I have obtained the spinup, ncees power pe practice exams...what about the complex imaginary exams? are they any good? were can i find them?


----------



## Wael (Jan 4, 2013)

I ordered the CI tests (all 4 of them). I heard great reviews about CI's. you can find them in http://www.compleximaginary.com/books/

all the best


----------



## Judowolf PE (Jan 4, 2013)

The CI practice tests are better than the spin-up tests, in my opinion. They aren't quite as difficult as the actual test or the NCEES practice test,but if you can do 90-95% on em and get to where you can do em in about 3-3.5hrs you should do fine on the actual test.


----------



## danderson (Jan 9, 2013)

Worth doing, but don't expect any exam type problems on them. I think most of the practice stuff sucks to be honest. The NCEES practice exam is best and it isn't even that good.


----------



## fornbera (Jan 10, 2013)

I just passed the Colorado Power PE using this and the NCEES practice test. Although I didn' think the question were as hard as they are on the NCEES test they still did a great job on hammering on the basics. If interested I still have have my CI Volume 1-4 set that I am looking to sell now. It has no marks and I just bought it 4 months ago off of the CI website. I'm giving it up for $100, OBO, which includes shipping. PM if interested.


----------



## pbo064 (Feb 7, 2013)

I'm studying for the April 2013 exam and have used NCEES, spin up, and CI. NCEES is most the difficult and involves the most "testing trip up" style questions where one keyword will change how you solve the problems. I assume this is good practice for the test. CI questions are generally not as convoluted as the NCEES ones, but involve a lot of similar solving methods and require multiple steps. The one spin up exam I did had some errors and most problems involved only one formula or so. In all I think working through all of them is useful as it will help you discover your weakeness either in knowledge of prep materials. Despite the simplicity of spin-up exams it identiifed some reference materials that were lacking from binders and books.


----------



## Piglet (Jun 14, 2013)

I'm interested in purchasing your CI set (fornbera). Is it still available?


----------



## Redskinsdb21 (Jun 16, 2013)

Piglet said:


> I'm interested in purchasing your CI set (fornbera). Is it still available?

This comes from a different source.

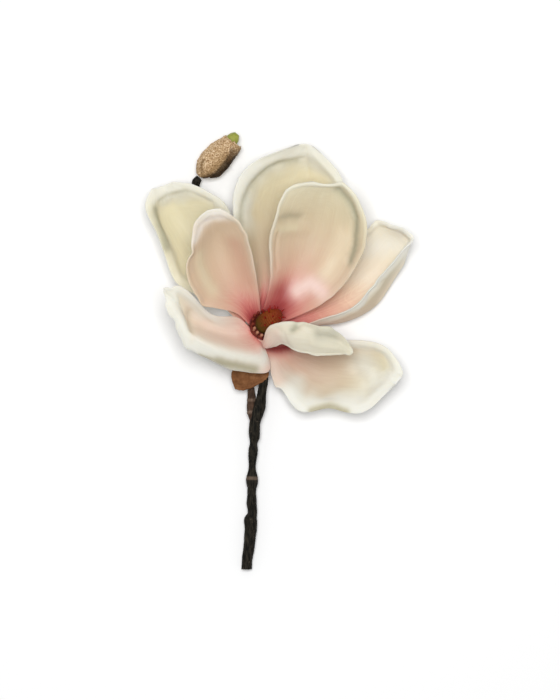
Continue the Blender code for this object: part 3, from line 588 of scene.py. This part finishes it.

I have a set of CI exams...brand new...just got them a few weeks prior to april 2013 exam...paid like 160..yours for 100 plus whatever shipping is


----------



## Bsam (Jun 18, 2013)

Redskinsdb21 said:


> I have a set of CI exams...brand new...just got them a few weeks prior to april 2013 exam...paid like 160..yours for 100 plus whatever shipping is


Hi, I would like to ask if you still have it for sale. Thanks,

Regards,

Bsam


----------



## Redskinsdb21 (Jun 19, 2013)

Bsam said:


> Redskinsdb21 said:
> 
> 
> > I have a set of CI exams...brand new...just got them a few weeks prior to april 2013 exam...paid like 160..yours for 100 plus whatever shipping is
> ...


I do have it for sale...I also have Wildi, and grainger books for sale, pretty cheap...and I also have ppi practice exam...to me its a really good exam...let me know if interested.


----------



## phatman492 (Jul 21, 2013)

Redskinsdb21 said:


> Bsam said:
> 
> 
> > Redskinsdb21 said:
> ...


I want to buy these tests from you today. How can we get this done?


----------



## kona311 (Jul 31, 2013)

The CI and NCEES sample exams were what I used and I passed the CT exam. I agree the CI stuff wasn't as difficult as the actual test, and the NCEES one is a closer representation to the actual exam, but they are good starting points.


----------



## Redskinsdb21 (Jul 31, 2013)

CT exam?


----------



## gEEk2007 (Jul 31, 2013)

I think the CI tests are worth buying. Like others have noted, they aren't error free or very difficult, but they will help you prepare for the exam.


----------